The Maharashtra decision, therefore, does not appear isolated. It fits seamlessly into a wider policy climate where minority-specific affirmative action is increasingly treated as politically inconvenient.

The February 17, 2026 Government Resolution has now been challenged in the Bombay High Court. A Public Interest Litigation argues that the cancellation was arbitrary and undertaken without consulting the Backward Class Commission.
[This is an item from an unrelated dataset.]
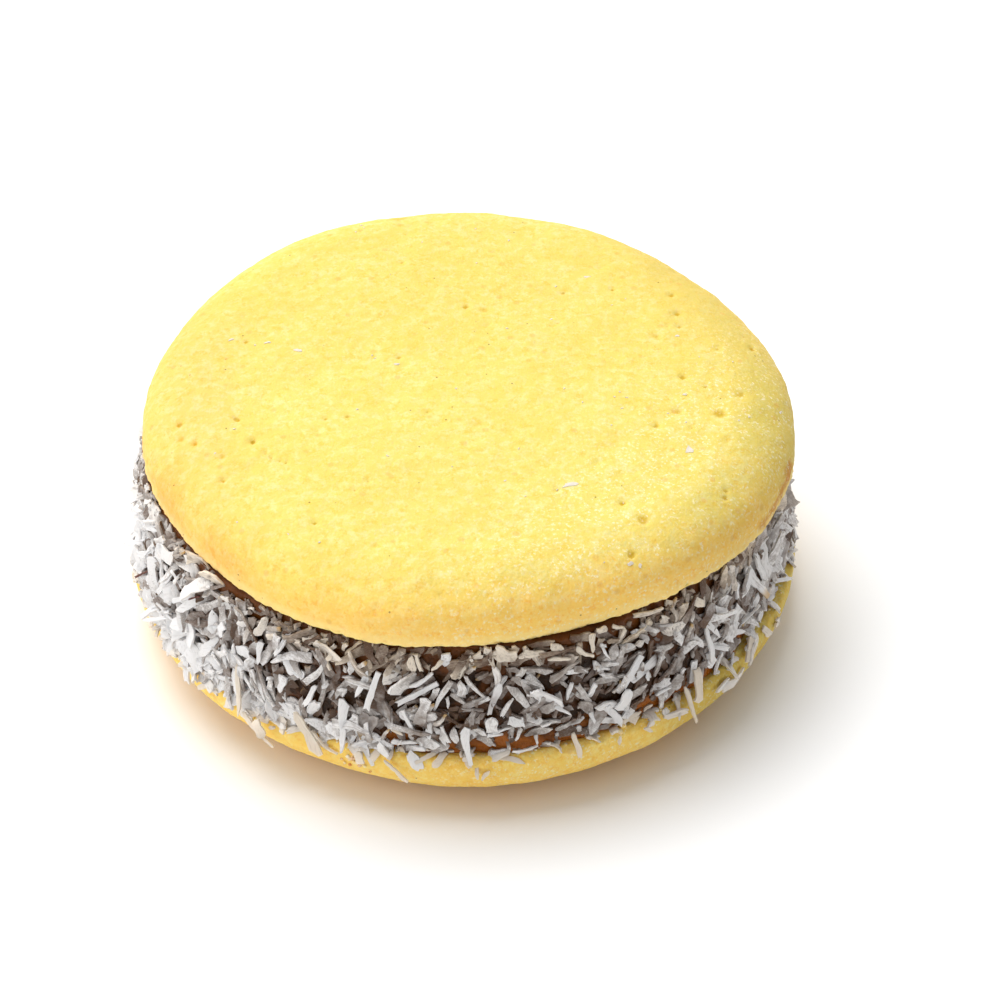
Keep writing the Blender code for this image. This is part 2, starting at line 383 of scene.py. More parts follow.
def doughMaterial(name, finish):
    material, tree, shader, place = startMaterial(name)
    mottle = placeGroup(tree, doughMottle, Place=place)
    sand = placeGroup(tree, sandGrain, Place=place)
    specks = placeGroup(tree, bakedSpecks, Place=place, Spacing=1.8, Radius=0.12)
    dots = placeGroup(tree, bakedSpecks, Place=place, Spacing=2.1, Radius=0.42)
    height = heightOf(tree, place)
    golden = rangeMask(tree, swayed(tree, height, mottle["Tint"], 3.4), *finish["shoulderSpan"])
    right = doVector(tree, "DOT_PRODUCT", place, (0.93, 0.36, 0.0))
    rightShadeMask = rangeMask(tree, right, 19.0, 28.0)       # painted shade: the right side is darkened towards the shade colour and keeps little of the golden shoulder
    golden = doMath(tree, "MULTIPLY", golden, doMath(tree, "MULTIPLY_ADD", rightShadeMask, -finish["shadySide"], 1.0))
    nearRight = doVector(tree, "DOT_PRODUCT", place, (0.8, -0.6, 0.0))
    dusty = doMath(tree, "MULTIPLY_ADD", rangeMask(tree, nearRight, 10.0, 24.0), 0.55, 0.1)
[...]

The petition demands “quantified data” to justify withdrawing a measure originally based on documented backwardness.

At its heart, the case raises a simple constitutional principle: If backwardness must be demonstrated to introduce affirmative action, should not its removal also require evidence?

The Bigger Picture

When we connect the dots - from the scrapping of the 5% quota in Maharashtra despite the Mahmoodur Rahman Committee’s grim statistics, to the systematic defunding of national scholarships in the 2026 budget, and the ensuing legal battles - the larger scenario becomes undeniable.

The state is executing a gradual but definitive withdrawal from its responsibility toward the socio-economic development of its minority citizens. The question is no longer whether these communities need help, but whether the state is willing to acknowledge they exist in the policy framework at all.